Who, we might ask, is the individual who allowed this situation to come about?  Who is it that couldn’t tend to weed abatement before it compromised the underlying structure of the track surface?  Who is directly responsible and accountable for the maintenance and condition of this track facility?  Do they and did they have any idea what they were doing, and did they have any qualifications for being given this role?

We could presuppose the answers to these questions, but why bother?

This is the standard school establishment story.  Get the taxpayers to cough up the bucks to build something new.  Then don’t maintain it properly to keep it functional and in good repair, so you can declare it can’t be saved and throw yourself on the mercy of the taxpayers once again to pay for your mistakes and dereliciton of duty by giving you a new whatever.   One thinks of Jordan Acres, once a beloved “neighborhood elementary school.”

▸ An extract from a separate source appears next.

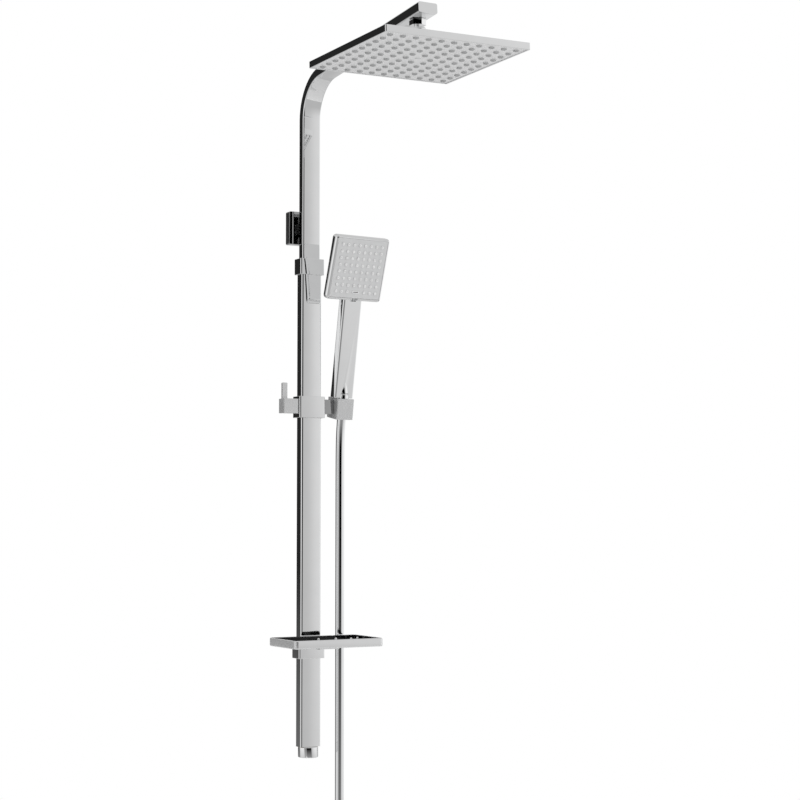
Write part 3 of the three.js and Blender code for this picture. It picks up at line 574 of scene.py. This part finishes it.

That’s the story of most new schools these days, and obviously, the track built for what was once the “New High School.”  How long will it be before the crocodile tears about the crumbling condition of that High School come into the annual budget kabuki theater?

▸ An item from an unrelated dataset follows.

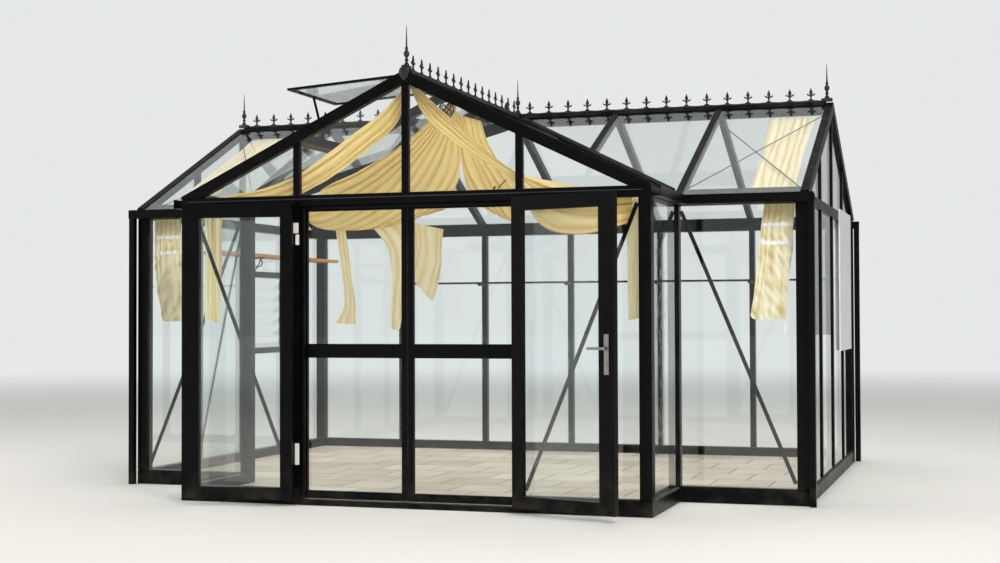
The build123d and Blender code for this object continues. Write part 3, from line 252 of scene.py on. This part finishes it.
# The panel outside the right end: a white PVC foam board hung on the beam. Its skin is smooth and
# satin, with faint scuffs and grey rain runs down it.
foam_board, tree, shader = new_finish("white_pvc_foam_board")
place = add(tree, "TexCoord").outputs["Object"]
streak = add(tree, "Mapping", {"Vector": place, "Scale": (1.0, 1.0, 0.08)})
runs = add(tree, "TexNoise", {"Vector": streak.outputs[0], "Scale": 1 / 0.03, "Detail": 4.0})
wet = add(tree, "MapRange", {0: runs.outputs[0], 1: 0.5, 2: 0.85})
shade = add(tree, "Mix", {0: wet.outputs[0], 6: linear("#DCDDE0"), 7: linear("#BDBFC0")}, data_type="RGBA")
tree.links.new(shade.outputs[2], shader.inputs["Base Color"])
scuff = add(tree, "MapRange", {0: runs.outputs[0], 3: 0.35, 4: 0.55})
tree.links.new(scuff.outputs[0], shader.inputs["Roughness"])
dress(["end_panel"], foam_board)

# The lever handle: pressed and brushed stainless steel, plates and levers alike. The brush marks run
# up the plates and are drawn about 0.4 mm apart, coarser than real, so that they show.
brushed, tree, shader = new_finish("brushed_stainless_steel")
shader.inputs["Base Color"].default_value = linear("#A9A7A2")
shader.inputs["Metallic"].default_value = 1.0
place = add(tree, "TexCoord").outputs["Object"]
strokes = add(tree, "Mapping", {"Vector": place, "Scale": (1.0, 1.0, 0.02)})
lines = add(tree, "TexNoise", {"Vector": strokes.outputs[0], "Scale": 1 / 0.0004, "Detail": 2.0})
rough = add(tree, "MapRange", {0: lines.outputs[0], 3: 0.22, 4: 0.42})
tree.links.new(rough.outputs[0], shader.inputs["Roughness"])
bumped = add(tree, "Bump", {"Height": lines.outputs[0], "Strength": 0.15, "Distance": 0.0001})
tree.links.new(bumped.outputs[0], shader.inputs["Normal"])
dress(["door_handle"], brushed)

# The cresting and the finials: injection-moulded ABS in black, snapped on the ridge caps in lengths.
# The moulding is satin and a little chalky on top where the sun has bleached it.
moulded, tree, shader = new_finish("moulded_abs_black")
place = add(tree, "TexCoord").outputs["Object"]
chalk = add(tree, "TexNoise", {"Vector": place, "Scale": 1 / 0.03, "Detail": 4.0})
pale = add(tree, "MapRange", {0: chalk.outputs[0], 1: 0.45, 2: 0.8})
shade = add(tree, "Mix", {0: pale.outputs[0], 6: linear("#141416"), 7: linear("#2B2B2C")}, data_type="RGBA")
tree.links.new(shade.outputs[2], shader.inputs["Base Color"])
rough = add(tree, "MapRange", {0: pale.outputs[0], 3: 0.42, 4: 0.65})
tree.links.new(rough.outputs[0], shader.inputs["Roughness"])
fine = add(tree, "TexNoise", {"Vector": place, "Scale": 1 / 0.001, "Detail": 1.0})
bumped = add(tree, "Bump", {"Height": fine.outputs[0], "Strength": 0.1, "Distance": 0.0002})
tree.links.new(bumped.outputs[0], shader.inputs["Normal"])
dress(["cresting", "finials"], moulded)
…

How long will it be before the “New High School,” at least to some of us, becomes the “Old High School,” just like the one at McKeen and Spring became?  How long will it be before the stories about it being less expensive to build a new one instead of repairing the current one come to pass?

                     Image result for the scorpion and the frog

Here’s a prediction: it will happen a lot sooner than anyone might think.  Because just as scorpions have to sting and kill the frog trying to help them cross the river, it’s “in the nature” of the school establishment to let things decay so they can have a new one, rather than take care of the one they’ve already been given.


You see, that’s how you get lovely new things like the track pictured above.  And you don’t even have to take good care of it!  What’s not to like?